• [WORK INSTRUCTIONS]: Go through the listing and copy every line word for word.

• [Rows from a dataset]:
-- begin --

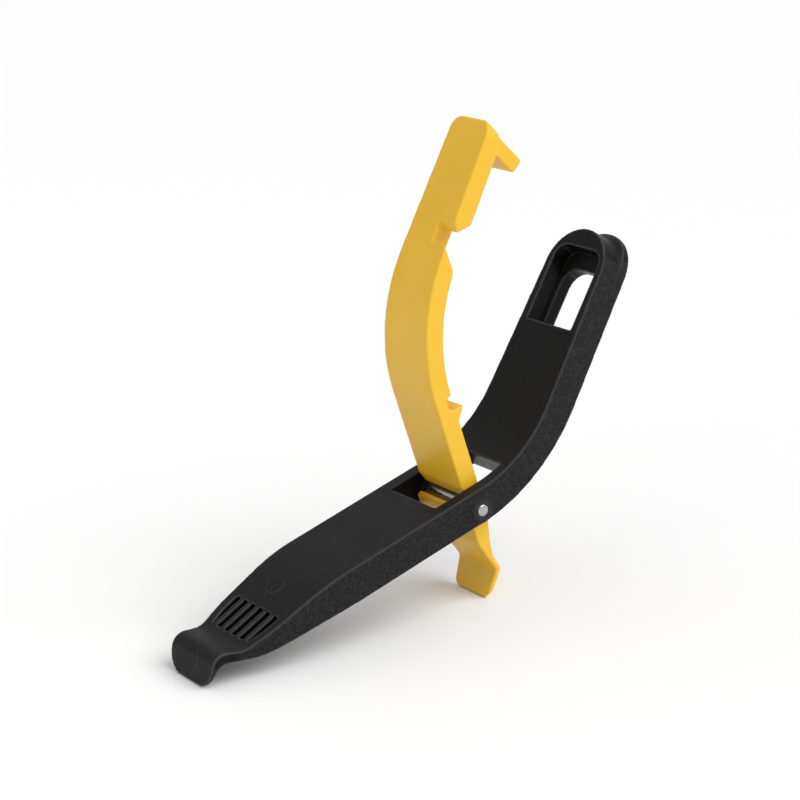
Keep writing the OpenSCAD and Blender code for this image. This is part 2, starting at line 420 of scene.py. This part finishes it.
def camera():
    data = bpy.data.cameras.new("camera")
    data.lens = LENS
    data.sensor_width = SENSOR_WIDTH
    data.clip_start = CLIP_START
    made = shown("camera", data)
    turn = (
        Matrix.Rotation(math.radians(-VIEW_AZIMUTH), 4, "Z")
        @ Matrix.Rotation(math.radians(90 - VIEW_ELEVATION), 4, "X")
        @ Matrix.Rotation(math.radians(VIEW_ROLL), 4, "Z")
    )
    made.matrix_world = Matrix.Translation(PIN - turn.to_3x3() @ PIN_IN_VIEW) @ turn
    bpy.context.scene.camera = made


def softbox(name, azimuth, elevation, distance, size, power):
    """A square area light aimed at the middle of the object."""
    data = bpy.data.lights.new(name, "AREA")
    data.shape = "SQUARE"
    data.size = size
    data.energy = power
    turn = Euler((math.radians(90 - elevation), 0, math.radians(-azimuth))).to_matrix().to_4x4()
    shown(name, data).matrix_world = (
        Matrix.Translation(LIT_POINT) @ turn @ Matrix.Translation((0, 0, distance))
    )


def soft_sun(azimuth, elevation, strength, angle):
    """The main light: as even over the floor as a sun, and as soft as a wide sheet of diffuser."""
    data = bpy.data.lights.new("key", "SUN")
    data.energy = strength
    data.angle = math.radians(angle)
    shown("key", data).rotation_euler = (math.radians(90 - elevation), 0, math.radians(-azimuth))


def floor():
    mesh = bpy.data.meshes.new("floor")
    corners = [(x * FLOOR_HALF, y * FLOOR_HALF, 0) for x, y in ((-1, -1), (1, -1), (1, 1), (-1, 1))]
    mesh.from_pydata(corners, [], [(0, 1, 2, 3)])
    made = shown("floor", mesh)
    s = Shader("floor_paper")
    s.set(Base_Color=(0.9, 0.9, 0.9, 1), Roughness=0.9, Specular_IOR_Level=0.1)
    mesh.materials.append(s.material)


def studio():
    """Even white light from all round, under the lamps."""
    world = bpy.data.worlds.new("studio")
    world.use_nodes = True
    background = world.node_tree.nodes["Background"]
    background.inputs["Color"].default_value = (1, 1, 1, 1)
    background.inputs["Strength"].default_value = WORLD_STRENGTH
    bpy.context.scene.world = world
    bpy.context.scene.view_settings.view_transform = "Standard"


camera()
floor()
soft_sun(azimuth=-28, elevation=46, strength=2.0, angle=50)
softbox("fill", azimuth=80, elevation=30, distance=1.0, size=0.7, power=0.7)
studio()
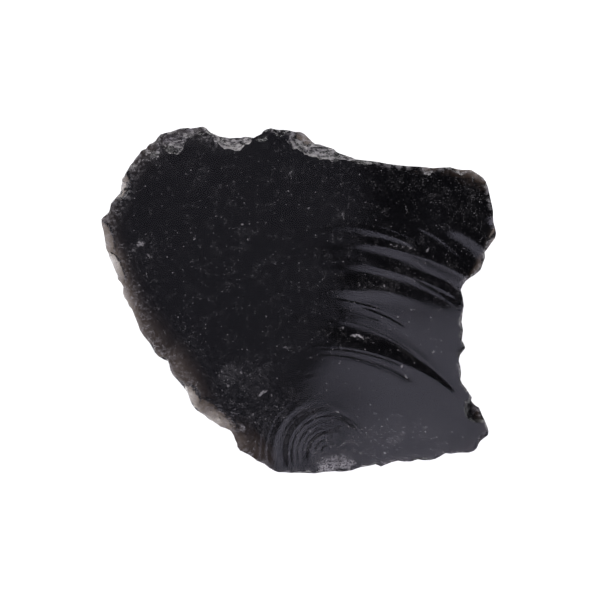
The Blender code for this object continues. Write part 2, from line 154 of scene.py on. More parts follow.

-- end --

• [RESULT]:
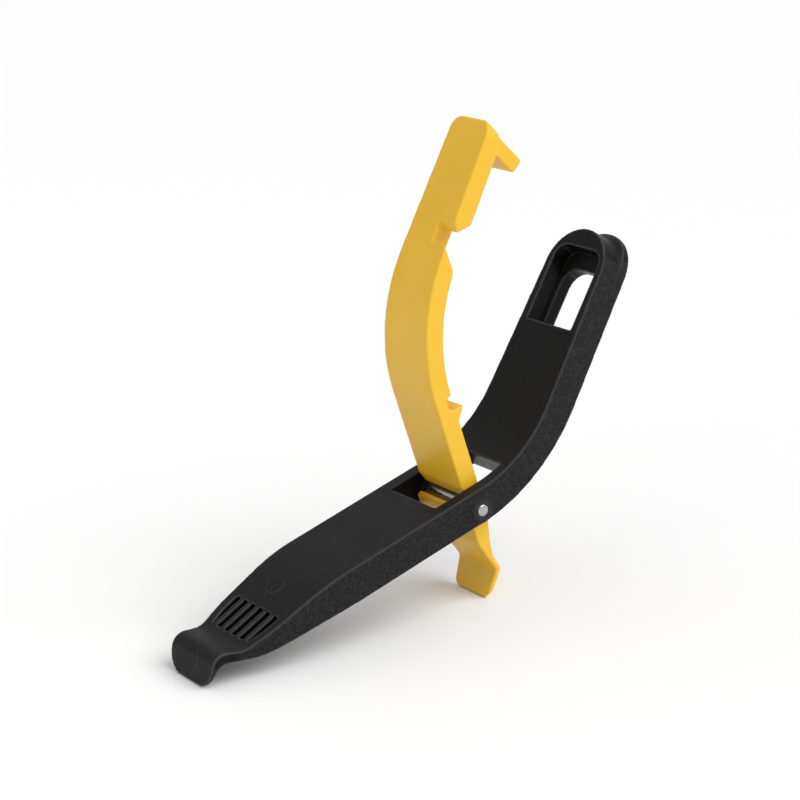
Keep writing the OpenSCAD and Blender code for this image. This is part 2, starting at line 420 of scene.py. This part finishes it.
def camera():
    data = bpy.data.cameras.new("camera")
    data.lens = LENS
    data.sensor_width = SENSOR_WIDTH
    data.clip_start = CLIP_START
    made = shown("camera", data)
    turn = (
        Matrix.Rotation(math.radians(-VIEW_AZIMUTH), 4, "Z")
        @ Matrix.Rotation(math.radians(90 - VIEW_ELEVATION), 4, "X")
        @ Matrix.Rotation(math.radians(VIEW_ROLL), 4, "Z")
    )
    made.matrix_world = Matrix.Translation(PIN - turn.to_3x3() @ PIN_IN_VIEW) @ turn
    bpy.context.scene.camera = made


def softbox(name, azimuth, elevation, distance, size, power):
    """A square area light aimed at the middle of the object."""
    data = bpy.data.lights.new(name, "AREA")
    data.shape = "SQUARE"
    data.size = size
    data.energy = power
    turn = Euler((math.radians(90 - elevation), 0, math.radians(-azimuth))).to_matrix().to_4x4()
    shown(name, data).matrix_world = (
        Matrix.Translation(LIT_POINT) @ turn @ Matrix.Translation((0, 0, distance))
    )


def soft_sun(azimuth, elevation, strength, angle):
    """The main light: as even over the floor as a sun, and as soft as a wide sheet of diffuser."""
    data = bpy.data.lights.new("key", "SUN")
    data.energy = strength
    data.angle = math.radians(angle)
    shown("key", data).rotation_euler = (math.radians(90 - elevation), 0, math.radians(-azimuth))


def floor():
    mesh = bpy.data.meshes.new("floor")
    corners = [(x * FLOOR_HALF, y * FLOOR_HALF, 0) for x, y in ((-1, -1), (1, -1), (1, 1), (-1, 1))]
    mesh.from_pydata(corners, [], [(0, 1, 2, 3)])
    made = shown("floor", mesh)
    s = Shader("floor_paper")
    s.set(Base_Color=(0.9, 0.9, 0.9, 1), Roughness=0.9, Specular_IOR_Level=0.1)
    mesh.materials.append(s.material)


def studio():
    """Even white light from all round, under the lamps."""
    world = bpy.data.worlds.new("studio")
    world.use_nodes = True
    background = world.node_tree.nodes["Background"]
    background.inputs["Color"].default_value = (1, 1, 1, 1)
    background.inputs["Strength"].default_value = WORLD_STRENGTH
    bpy.context.scene.world = world
    bpy.context.scene.view_settings.view_transform = "Standard"


camera()
floor()
soft_sun(azimuth=-28, elevation=46, strength=2.0, angle=50)
softbox("fill", azimuth=80, elevation=30, distance=1.0, size=0.7, power=0.7)
studio()
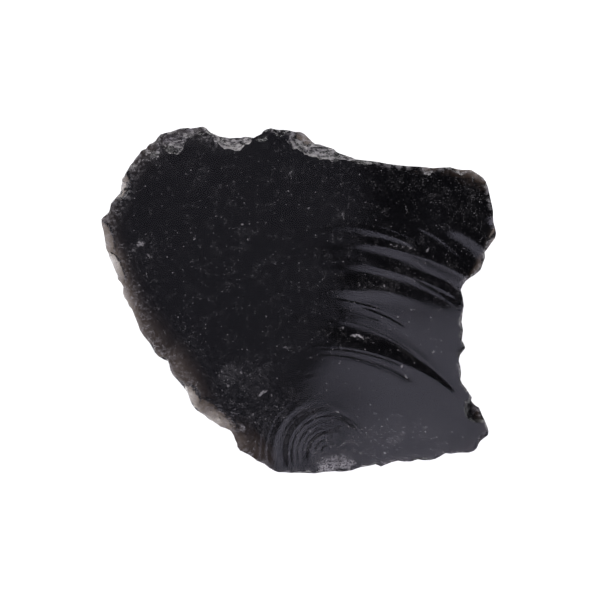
The Blender code for this object continues. Write part 2, from line 154 of scene.py on. More parts follow.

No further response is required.